**DATA BLOCK**:

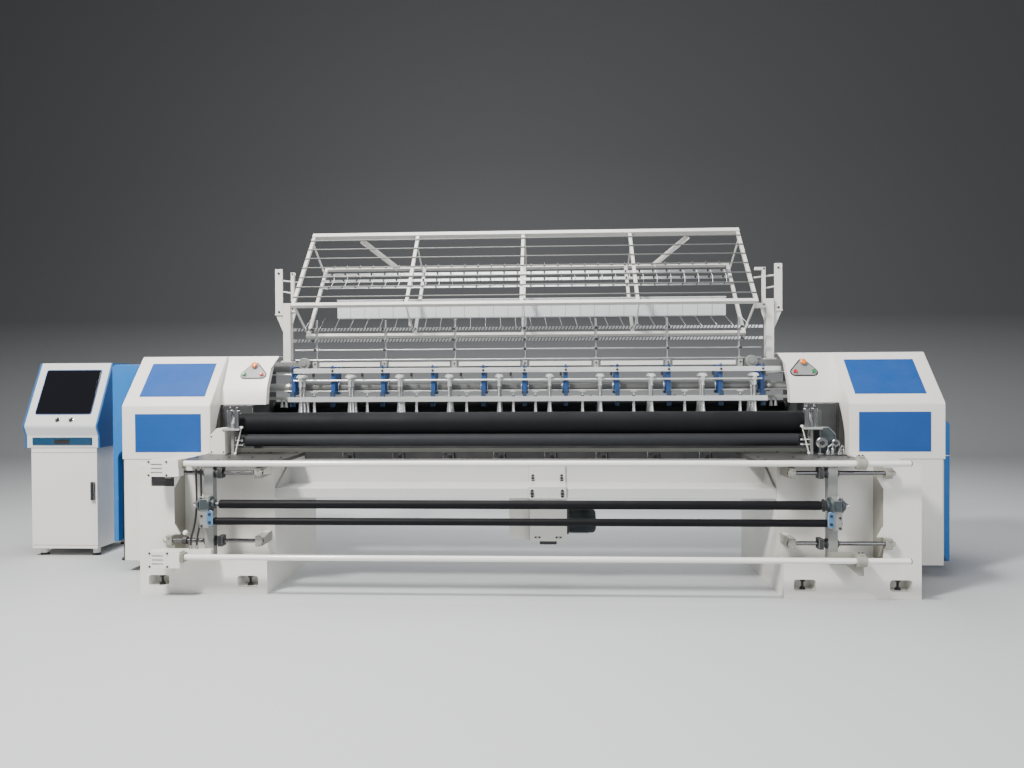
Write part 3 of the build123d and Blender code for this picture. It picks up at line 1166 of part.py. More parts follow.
with BuildPart() as screen:
    with BuildSketch(face_plane(console_mid, SCREEN_UP, 0)):
        RectangleRounded(SCREEN_W, SCREEN_H, SCREEN_R)
    extrude(amount=SCREEN_T)
write(screen.part, "console_screen")

for side, x in zip(("left", "right"), KNOB_XS):
    with BuildPart() as knob:
        with BuildSketch(face_plane(x, KNOB_UP, 0)):
            Circle(KNOB_R)
        extrude(amount=KNOB_H)
        with BuildSketch(face_plane(x, KNOB_UP, -KNOB_STEM_L)):
            Circle(KNOB_STEM_R)
        extrude(amount=KNOB_STEM_L)
    write(knob.part, f"{side}_knob")

# Drawer: an open box behind a front plate.
with BuildPart() as drawer:
    block(DRAWER_X, (CONSOLE_FRONT - DRAWER_PROUD, CONSOLE_FRONT + DRAWER_DEEP), DRAWER_Z)
    block((DRAWER_X[0] + DRAWER_WALL, DRAWER_X[1] - DRAWER_WALL),
          (CONSOLE_FRONT, CONSOLE_FRONT + DRAWER_DEEP - DRAWER_WALL),
          (DRAWER_Z[0] + DRAWER_WALL, DRAWER_Z[1] + PAST), mode=Mode.SUBTRACT)
write(drawer.part, "console_drawer")


# Hoses: straight runs joined by wide bends.
def turn_at(before, corner, after):
    """The angle in radians through which a route turns at a corner."""
    first = [b - a for a, b in zip(before, corner)]
    second = [b - a for a, b in zip(corner, after)]
    dot = sum(a * b for a, b in zip(first, second))
    return acos(min(1.0, dot / (hypot(*first) * hypot(*second))))


def bend_radii(route):
    """The bend radius at each inner corner of a hose's route."""
    radii = []
    for i in range(1, len(route) - 1):
        shorter = min(hypot(*(b - a for a, b in zip(route[i - 1], route[i]))),
                      hypot(*(b - a for a, b in zip(route[i], route[i + 1]))))
        turn = turn_at(route[i - 1], route[i], route[i + 1])
        radii.append(BEND_SHARE * shorter / tan(turn / 2))
    return radii


with BuildPart() as hoses:
    for route in (HOSE_A, HOSE_B):
        radii = bend_radii(route)
        print("hose bend radii", [round(radius) for radius in radii])
        with BuildLine() as path:
            FilletPolyline(*route, radius=radii)
        with BuildSketch(Plane(origin=path.line @ 0, z_dir=path.line % 0)):
            Circle(HOSE_R)
        sweep()
write(hoses.part, "air_hoses")
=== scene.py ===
"""Looks of a wide multi-needle quilting machine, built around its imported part.

Sizes are in millimetres: X from the machine's middle, Y from the front of its
feet and Z from the floor. The last step of a piece turns them into metres.
"""

import json
import logging
import math
from dataclasses import dataclass, field
from enum import Enum
from typing import Iterable, Sequence

import bmesh
import bpy
from mathutils import Matrix, Vector

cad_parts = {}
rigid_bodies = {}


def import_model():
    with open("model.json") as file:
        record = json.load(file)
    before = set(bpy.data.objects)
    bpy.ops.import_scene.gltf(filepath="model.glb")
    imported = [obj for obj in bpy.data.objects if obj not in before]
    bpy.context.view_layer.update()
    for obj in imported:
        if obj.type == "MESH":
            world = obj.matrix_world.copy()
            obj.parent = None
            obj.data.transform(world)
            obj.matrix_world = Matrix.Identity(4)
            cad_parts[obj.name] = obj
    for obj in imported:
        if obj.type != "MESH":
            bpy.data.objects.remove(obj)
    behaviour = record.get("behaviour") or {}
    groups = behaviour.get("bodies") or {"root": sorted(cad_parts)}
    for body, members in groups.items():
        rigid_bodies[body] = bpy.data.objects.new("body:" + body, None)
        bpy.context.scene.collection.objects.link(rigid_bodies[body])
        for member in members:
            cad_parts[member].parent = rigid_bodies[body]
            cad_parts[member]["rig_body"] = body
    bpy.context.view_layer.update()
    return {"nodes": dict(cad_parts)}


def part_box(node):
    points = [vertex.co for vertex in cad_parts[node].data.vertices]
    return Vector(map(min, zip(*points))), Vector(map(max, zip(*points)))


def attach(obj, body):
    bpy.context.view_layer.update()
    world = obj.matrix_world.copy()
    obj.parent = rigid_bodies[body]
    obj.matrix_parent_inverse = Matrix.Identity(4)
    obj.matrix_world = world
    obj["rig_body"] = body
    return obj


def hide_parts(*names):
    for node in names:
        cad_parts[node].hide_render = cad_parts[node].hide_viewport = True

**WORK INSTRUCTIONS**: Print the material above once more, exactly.

**RESPONSE FOR THIS EXERCISE**:
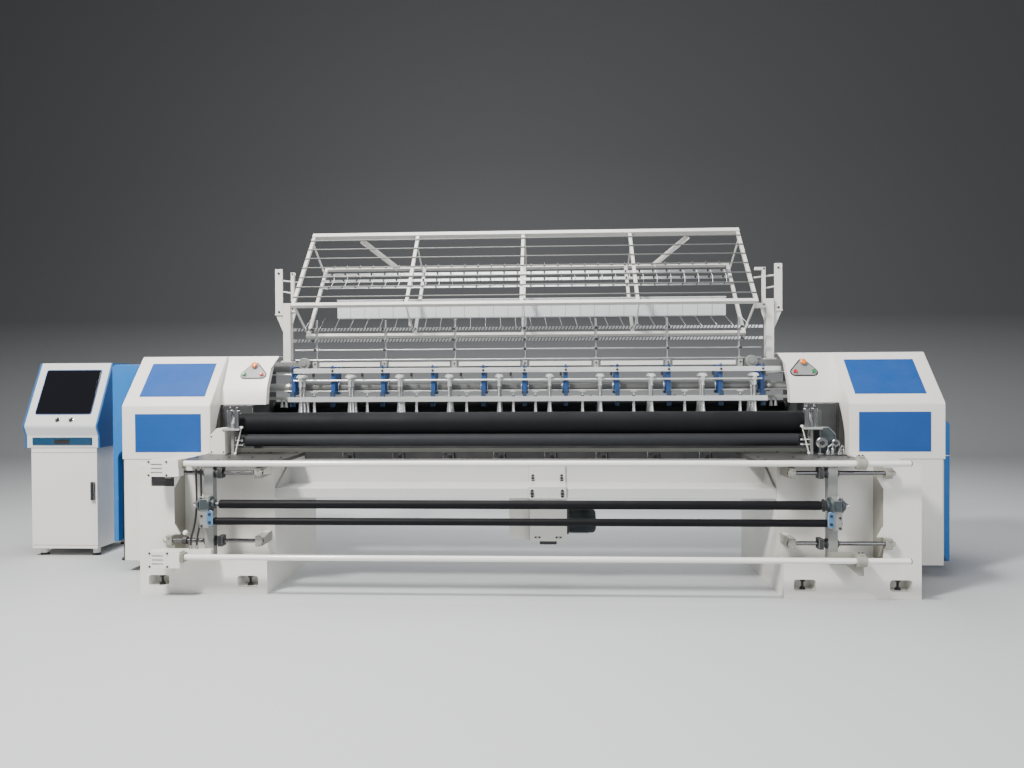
Write part 3 of the build123d and Blender code for this picture. It picks up at line 1166 of part.py. More parts follow.
with BuildPart() as screen:
    with BuildSketch(face_plane(console_mid, SCREEN_UP, 0)):
        RectangleRounded(SCREEN_W, SCREEN_H, SCREEN_R)
    extrude(amount=SCREEN_T)
write(screen.part, "console_screen")

for side, x in zip(("left", "right"), KNOB_XS):
    with BuildPart() as knob:
        with BuildSketch(face_plane(x, KNOB_UP, 0)):
            Circle(KNOB_R)
        extrude(amount=KNOB_H)
        with BuildSketch(face_plane(x, KNOB_UP, -KNOB_STEM_L)):
            Circle(KNOB_STEM_R)
        extrude(amount=KNOB_STEM_L)
    write(knob.part, f"{side}_knob")

# Drawer: an open box behind a front plate.
with BuildPart() as drawer:
    block(DRAWER_X, (CONSOLE_FRONT - DRAWER_PROUD, CONSOLE_FRONT + DRAWER_DEEP), DRAWER_Z)
    block((DRAWER_X[0] + DRAWER_WALL, DRAWER_X[1] - DRAWER_WALL),
          (CONSOLE_FRONT, CONSOLE_FRONT + DRAWER_DEEP - DRAWER_WALL),
          (DRAWER_Z[0] + DRAWER_WALL, DRAWER_Z[1] + PAST), mode=Mode.SUBTRACT)
write(drawer.part, "console_drawer")


# Hoses: straight runs joined by wide bends.
def turn_at(before, corner, after):
    """The angle in radians through which a route turns at a corner."""
    first = [b - a for a, b in zip(before, corner)]
    second = [b - a for a, b in zip(corner, after)]
    dot = sum(a * b for a, b in zip(first, second))
    return acos(min(1.0, dot / (hypot(*first) * hypot(*second))))


def bend_radii(route):
    """The bend radius at each inner corner of a hose's route."""
    radii = []
    for i in range(1, len(route) - 1):
        shorter = min(hypot(*(b - a for a, b in zip(route[i - 1], route[i]))),
                      hypot(*(b - a for a, b in zip(route[i], route[i + 1]))))
        turn = turn_at(route[i - 1], route[i], route[i + 1])
        radii.append(BEND_SHARE * shorter / tan(turn / 2))
    return radii


with BuildPart() as hoses:
    for route in (HOSE_A, HOSE_B):
        radii = bend_radii(route)
        print("hose bend radii", [round(radius) for radius in radii])
        with BuildLine() as path:
            FilletPolyline(*route, radius=radii)
        with BuildSketch(Plane(origin=path.line @ 0, z_dir=path.line % 0)):
            Circle(HOSE_R)
        sweep()
write(hoses.part, "air_hoses")
=== scene.py ===
"""Looks of a wide multi-needle quilting machine, built around its imported part.

Sizes are in millimetres: X from the machine's middle, Y from the front of its
feet and Z from the floor. The last step of a piece turns them into metres.
"""

import json
import logging
import math
from dataclasses import dataclass, field
from enum import Enum
from typing import Iterable, Sequence

import bmesh
import bpy
from mathutils import Matrix, Vector

cad_parts = {}
rigid_bodies = {}


def import_model():
    with open("model.json") as file:
        record = json.load(file)
    before = set(bpy.data.objects)
    bpy.ops.import_scene.gltf(filepath="model.glb")
    imported = [obj for obj in bpy.data.objects if obj not in before]
    bpy.context.view_layer.update()
    for obj in imported:
        if obj.type == "MESH":
            world = obj.matrix_world.copy()
            obj.parent = None
            obj.data.transform(world)
            obj.matrix_world = Matrix.Identity(4)
            cad_parts[obj.name] = obj
    for obj in imported:
        if obj.type != "MESH":
            bpy.data.objects.remove(obj)
    behaviour = record.get("behaviour") or {}
    groups = behaviour.get("bodies") or {"root": sorted(cad_parts)}
    for body, members in groups.items():
        rigid_bodies[body] = bpy.data.objects.new("body:" + body, None)
        bpy.context.scene.collection.objects.link(rigid_bodies[body])
        for member in members:
            cad_parts[member].parent = rigid_bodies[body]
            cad_parts[member]["rig_body"] = body
    bpy.context.view_layer.update()
    return {"nodes": dict(cad_parts)}


def part_box(node):
    points = [vertex.co for vertex in cad_parts[node].data.vertices]
    return Vector(map(min, zip(*points))), Vector(map(max, zip(*points)))


def attach(obj, body):
    bpy.context.view_layer.update()
    world = obj.matrix_world.copy()
    obj.parent = rigid_bodies[body]
    obj.matrix_parent_inverse = Matrix.Identity(4)
    obj.matrix_world = world
    obj["rig_body"] = body
    return obj


def hide_parts(*names):
    for node in names:
        cad_parts[node].hide_render = cad_parts[node].hide_viewport = True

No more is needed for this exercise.